**Supplied material:**
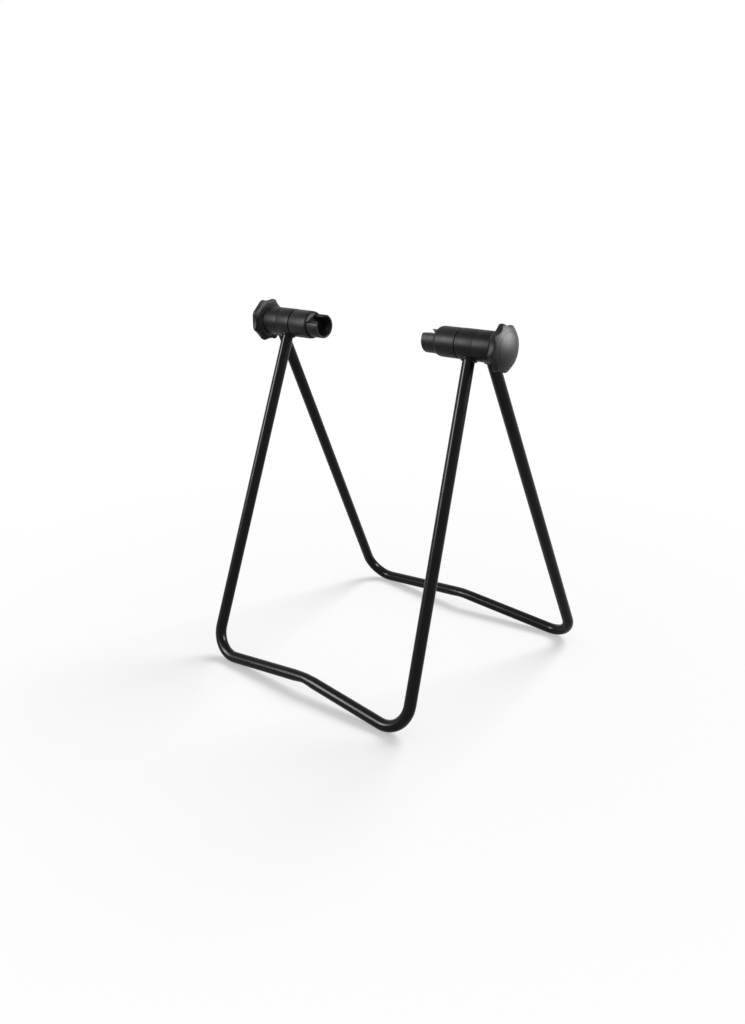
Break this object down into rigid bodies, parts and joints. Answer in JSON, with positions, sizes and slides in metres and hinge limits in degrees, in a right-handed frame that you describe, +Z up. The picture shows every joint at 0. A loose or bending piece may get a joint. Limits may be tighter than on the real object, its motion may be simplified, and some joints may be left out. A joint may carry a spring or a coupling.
{
  "type": "floor bike rack",
  "caption": "Folding floor stand of two bent tube frames on one hub axis, with sprung slotted cups that hold a bicycle by the ends of its rear axle and scalloped clamping knobs.",
  "frame": {"origin": "middle of the stand's footprint, on the floor", "axes": "+X along the hub axis towards the right knob, +Y towards the far, wider frame, +Z up"},
  "size_m": [0.3356, 0.3125, 0.3943],
  "materials": {
    "powder_coat": "gloss black powder coat",
    "nylon": "satin moulded nylon",
    "knob_plastic": "satin moulded plastic",
    "acetal": "satin",
    "brass": "turned",
    "spring_steel": "drawn wire",
    "zinc_steel": "zinc plated"
  },
  "bodies": {
    "near_frame": {"near_frame_tube": "powder_coat", "near_left_sleeve": "powder_coat", "near_right_sleeve": "powder_coat"},
    "far_frame": {"far_frame_tube": "powder_coat", "far_left_sleeve": "powder_coat", "far_right_sleeve": "powder_coat"},
    "left_spindle": {"left_spindle": "nylon", "left_threaded_insert": "brass", "left_brake_washer": "acetal"},
    "left_cup": {"left_axle_cup": "nylon", "left_cup_screw": "zinc_steel", "left_cup_spring": "spring_steel"},
    "left_washer": {"left_thrust_washer": "zinc_steel"},
    "left_knob": {"left_knob_body": "knob_plastic", "left_knob_bolt": "zinc_steel", "left_knob_cap": "knob_plastic"},
    "right_spindle": {"right_spindle": "nylon", "right_threaded_insert": "brass", "right_brake_washer": "acetal"},
    "right_cup": {"right_axle_cup": "nylon", "right_cup_screw": "zinc_steel", "right_cup_spring": "spring_steel"},
    "right_washer": {"right_thrust_washer": "zinc_steel"},
    "right_knob": {"right_knob_body": "knob_plastic", "right_knob_bolt": "zinc_steel", "right_knob_cap": "knob_plastic"}
  },
  "joints": [
    {"name": "frame_fold", "type": "hinge", "parent": "near_frame", "child": "far_frame", "pos_m": [0, -0.03235, 0.37105], "axis": [-1, 0, 0], "range_deg": [0, 44.43]},
    {"name": "left_spindle_turn", "type": "hinge", "parent": "near_frame", "child": "left_spindle", "pos_m": [-0.1, -0.03235, 0.37105], "axis": [1, 0, 0], "continuous": true},
    {"name": "left_cup_press", "type": "slide", "parent": "left_spindle", "child": "left_cup", "axis": [-1, 0, 0], "range_m": [0, 0.013], "stiffness_N_per_m": 600, "springref_m": -0.015, "deforming": ["left_cup_spring"]},
    {"name": "left_knob_travel", "type": "slide", "parent": "left_spindle", "child": "left_washer", "axis": [-1, 0, 0], "range_m": [0, 0.0025]},
    {"name": "left_knob_turn", "type": "hinge", "parent": "left_washer", "child": "left_knob", "pos_m": [-0.158, -0.03235, 0.37105], "axis": [-1, 0, 0], "range_deg": [0, 720]},
    {"name": "right_spindle_turn", "type": "hinge", "parent": "near_frame", "child": "right_spindle", "pos_m": [0.1, -0.03235, 0.37105], "axis": [1, 0, 0], "continuous": true},
    {"name": "right_cup_press", "type": "slide", "parent": "right_spindle", "child": "right_cup", "axis": [1, 0, 0], "range_m": [0, 0.013], "stiffness_N_per_m": 600, "springref_m": -0.015, "deforming": ["right_cup_spring"]},
    {"name": "right_knob_travel", "type": "slide", "parent": "right_spindle", "child": "right_washer", "axis": [1, 0, 0], "range_m": [0, 0.0025]},
    {"name": "right_knob_turn", "type": "hinge", "parent": "right_washer", "child": "right_knob", "pos_m": [0.158, -0.03235, 0.37105], "axis": [1, 0, 0], "range_deg": [0, 720]}
  ],
  "couplings": [
    {"joint": "left_knob_turn", "follows": "left_knob_travel", "rad_per_m": 5026.5},
    {"joint": "right_knob_turn", "follows": "right_knob_travel", "rad_per_m": 5026.5}
  ]
}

**Directions for this task:**
Copy each line of the data exactly, leaving nothing out.

**Result of the task:**
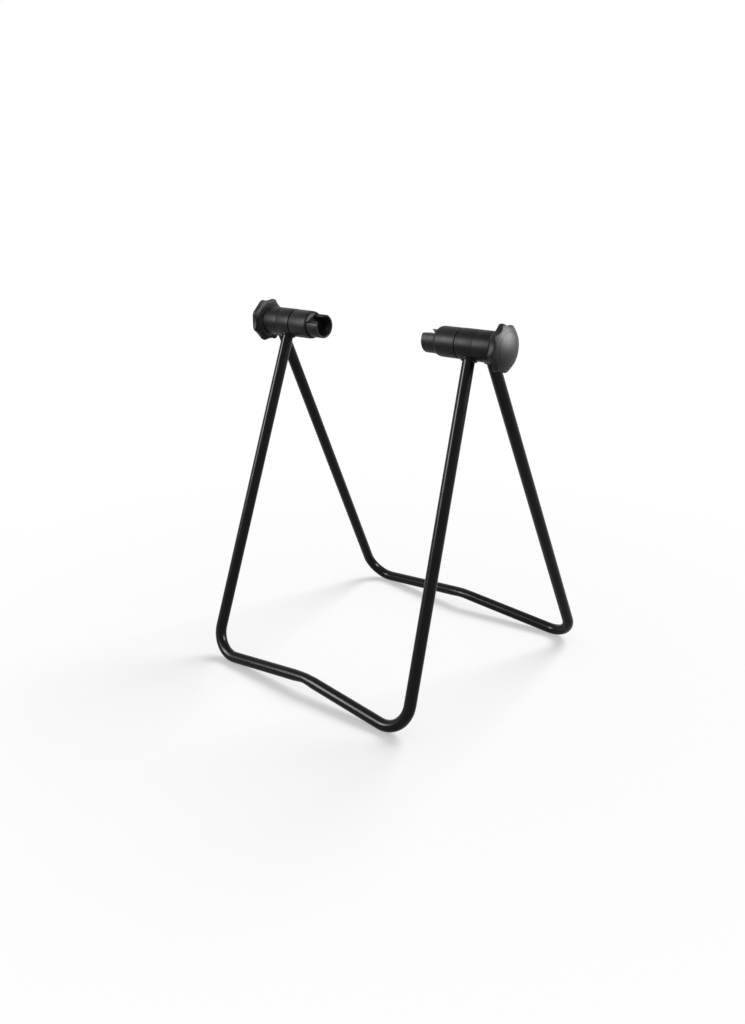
Break this object down into rigid bodies, parts and joints. Answer in JSON, with positions, sizes and slides in metres and hinge limits in degrees, in a right-handed frame that you describe, +Z up. The picture shows every joint at 0. A loose or bending piece may get a joint. Limits may be tighter than on the real object, its motion may be simplified, and some joints may be left out. A joint may carry a spring or a coupling.
{
  "type": "floor bike rack",
  "caption": "Folding floor stand of two bent tube frames on one hub axis, with sprung slotted cups that hold a bicycle by the ends of its rear axle and scalloped clamping knobs.",
  "frame": {"origin": "middle of the stand's footprint, on the floor", "axes": "+X along the hub axis towards the right knob, +Y towards the far, wider frame, +Z up"},
  "size_m": [0.3356, 0.3125, 0.3943],
  "materials": {
    "powder_coat": "gloss black powder coat",
    "nylon": "satin moulded nylon",
    "knob_plastic": "satin moulded plastic",
    "acetal": "satin",
    "brass": "turned",
    "spring_steel": "drawn wire",
    "zinc_steel": "zinc plated"
  },
  "bodies": {
    "near_frame": {"near_frame_tube": "powder_coat", "near_left_sleeve": "powder_coat", "near_right_sleeve": "powder_coat"},
    "far_frame": {"far_frame_tube": "powder_coat", "far_left_sleeve": "powder_coat", "far_right_sleeve": "powder_coat"},
    "left_spindle": {"left_spindle": "nylon", "left_threaded_insert": "brass", "left_brake_washer": "acetal"},
    "left_cup": {"left_axle_cup": "nylon", "left_cup_screw": "zinc_steel", "left_cup_spring": "spring_steel"},
    "left_washer": {"left_thrust_washer": "zinc_steel"},
    "left_knob": {"left_knob_body": "knob_plastic", "left_knob_bolt": "zinc_steel", "left_knob_cap": "knob_plastic"},
    "right_spindle": {"right_spindle": "nylon", "right_threaded_insert": "brass", "right_brake_washer": "acetal"},
    "right_cup": {"right_axle_cup": "nylon", "right_cup_screw": "zinc_steel", "right_cup_spring": "spring_steel"},
    "right_washer": {"right_thrust_washer": "zinc_steel"},
    "right_knob": {"right_knob_body": "knob_plastic", "right_knob_bolt": "zinc_steel", "right_knob_cap": "knob_plastic"}
  },
  "joints": [
    {"name": "frame_fold", "type": "hinge", "parent": "near_frame", "child": "far_frame", "pos_m": [0, -0.03235, 0.37105], "axis": [-1, 0, 0], "range_deg": [0, 44.43]},
    {"name": "left_spindle_turn", "type": "hinge", "parent": "near_frame", "child": "left_spindle", "pos_m": [-0.1, -0.03235, 0.37105], "axis": [1, 0, 0], "continuous": true},
    {"name": "left_cup_press", "type": "slide", "parent": "left_spindle", "child": "left_cup", "axis": [-1, 0, 0], "range_m": [0, 0.013], "stiffness_N_per_m": 600, "springref_m": -0.015, "deforming": ["left_cup_spring"]},
    {"name": "left_knob_travel", "type": "slide", "parent": "left_spindle", "child": "left_washer", "axis": [-1, 0, 0], "range_m": [0, 0.0025]},
    {"name": "left_knob_turn", "type": "hinge", "parent": "left_washer", "child": "left_knob", "pos_m": [-0.158, -0.03235, 0.37105], "axis": [-1, 0, 0], "range_deg": [0, 720]},
    {"name": "right_spindle_turn", "type": "hinge", "parent": "near_frame", "child": "right_spindle", "pos_m": [0.1, -0.03235, 0.37105], "axis": [1, 0, 0], "continuous": true},
    {"name": "right_cup_press", "type": "slide", "parent": "right_spindle", "child": "right_cup", "axis": [1, 0, 0], "range_m": [0, 0.013], "stiffness_N_per_m": 600, "springref_m": -0.015, "deforming": ["right_cup_spring"]},
    {"name": "right_knob_travel", "type": "slide", "parent": "right_spindle", "child": "right_washer", "axis": [1, 0, 0], "range_m": [0, 0.0025]},
    {"name": "right_knob_turn", "type": "hinge", "parent": "right_washer", "child": "right_knob", "pos_m": [0.158, -0.03235, 0.37105], "axis": [1, 0, 0], "range_deg": [0, 720]}
  ],
  "couplings": [
    {"joint": "left_knob_turn", "follows": "left_knob_travel", "rad_per_m": 5026.5},
    {"joint": "right_knob_turn", "follows": "right_knob_travel", "rad_per_m": 5026.5}
  ]
}